The finding suggests new ways to improve milk and reduce methane emissions from cows—a major source of the greenhouse gas—says Diego Morgavi, an animal scientist at the French National Institute for Agricultural Research in Clermont-Ferrand-Theix who was not involved with the work.
Cows and other ruminants such as goats and sheep have a special stomach called a rumen that houses millions of microbes. These organisms break down hay, grass, and other hard-to-digest plant material into usable nutrients and calories.

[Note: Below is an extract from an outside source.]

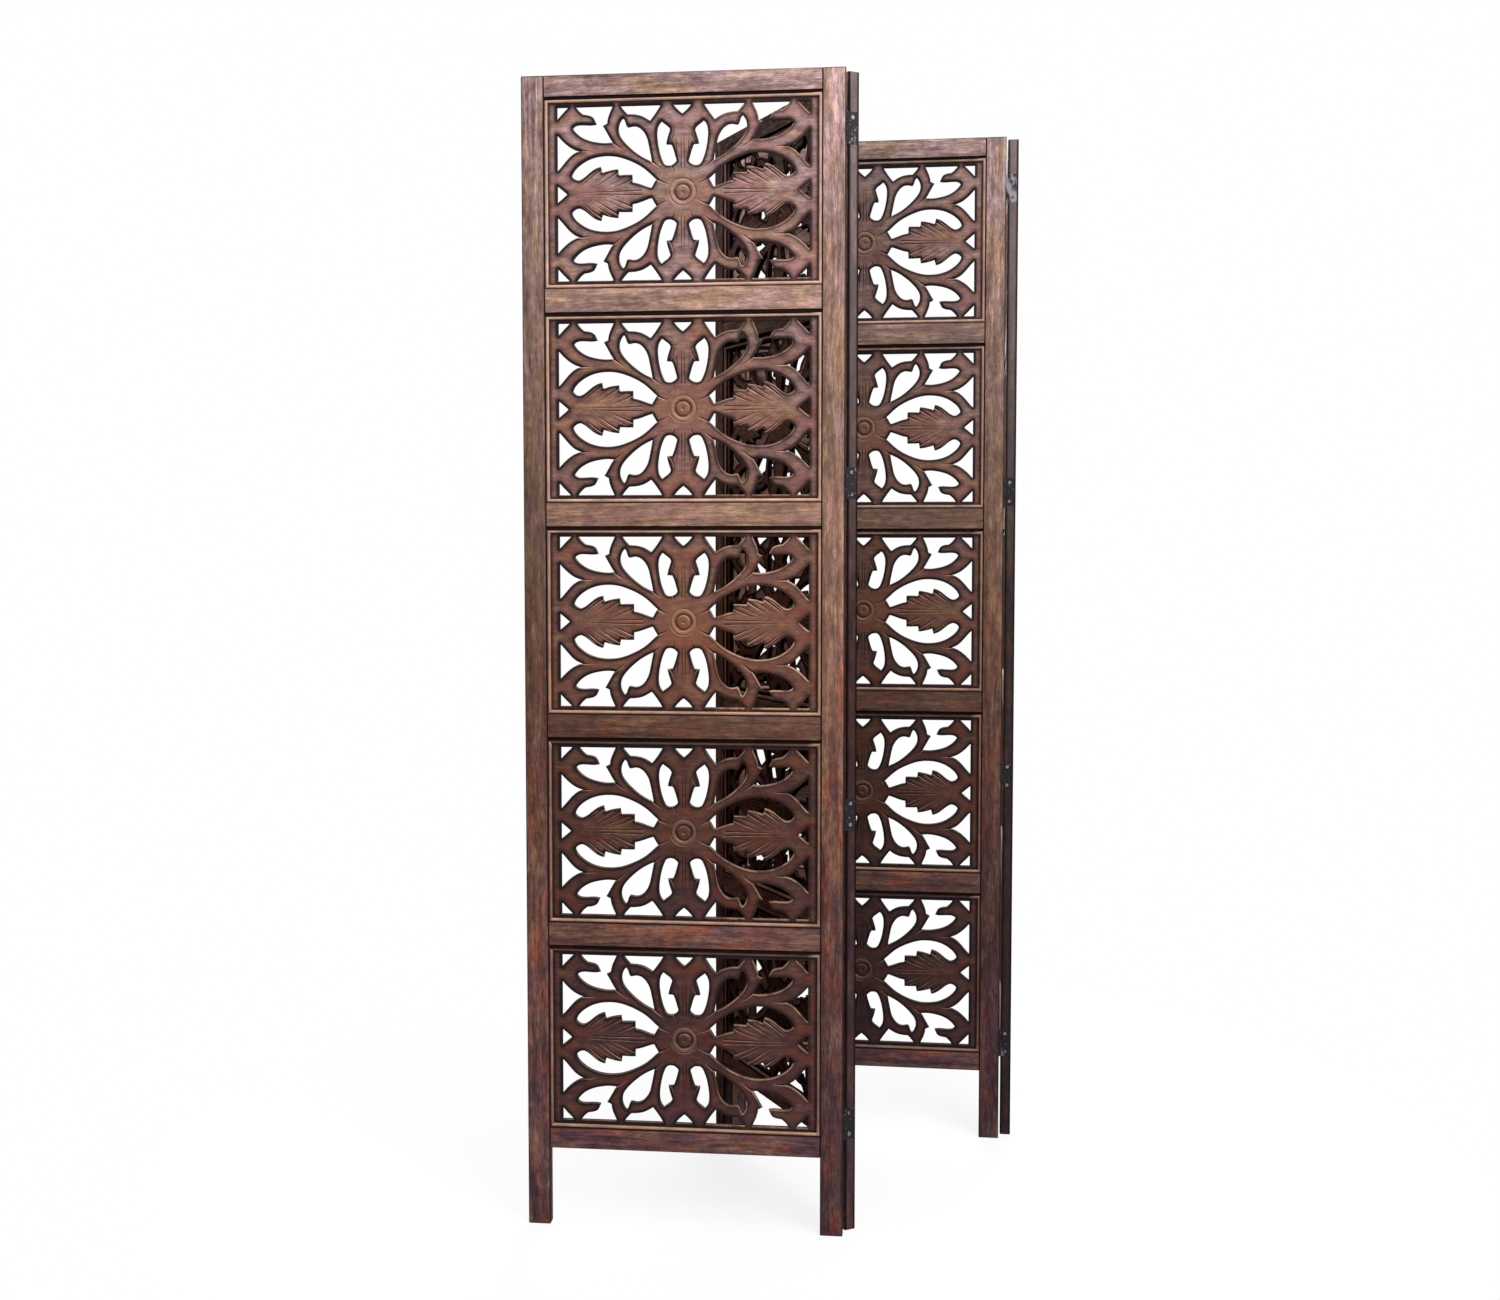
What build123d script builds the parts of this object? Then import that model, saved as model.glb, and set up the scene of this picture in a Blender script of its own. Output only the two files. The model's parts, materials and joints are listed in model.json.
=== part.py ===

A downside is that ruminants burp and fart out 100 million tons of microbe-generated methane a year worldwide, making them the second-biggest human-related contributor of this greenhouse gas, after rice cultivation.
To see how these microbes play a role in milk quality and methane production, Itzik Mizrahi, a biologist at Ben-Gurion University of the Negev in Beersheba, Israel, teamed up with John Wallace, an animal scientist at the University of Aberdeen in the United Kingdom, to characterize the microbes in several herds of cows and to see whether those microbes influence any of hundreds of traits, such as growth rate, milk quality and quantity, and methane production.
They collected microbial DNA and information about those traits from more than 1000 cows on seven farms in the United Kingdom, Italy, Sweden, and Finland. The cows were Holsteins and Norwegian Reds—two breeds that constitute the majority of dairy livestock in Europe.
From the DNA, the team identified the microbes in each cow’s gut and compared communities to see what bacteria, protozoa, fungi, and other microbes they had in common. Then the researchers used machine learning—sophisticated computer programs that can find connections among massive amounts of disparate data—to figure out how microbes might influence particular traits.
Although each cow had a unique microbiome, half of the animals had 512 microbial species in common, the team reports today in Science Advances. The analyses indicated that 39 “core microbes” are more powerful than genes in determining how tasty a cow’s milk is, and even how much methane it produces.
Gut microbes have a surprisingly powerful effect on these traits, says Fabio Lima, who studies the cow microbiome and milk production at the University of Illinois in Urbana. Morgavi would like to see whether other cow breeds have the same core microbes. But in the meantime, he thinks that giving certain microbes to calves in their food—similar to probiotics people take—might reduce methane production.
Manipulating an entire population of microbes will be challenging, notes Lima, who is already trying to do just that to improve milk taste or quantity. But at least it’s now clear that adding certain microbes to the gut can make a difference, Wallace says.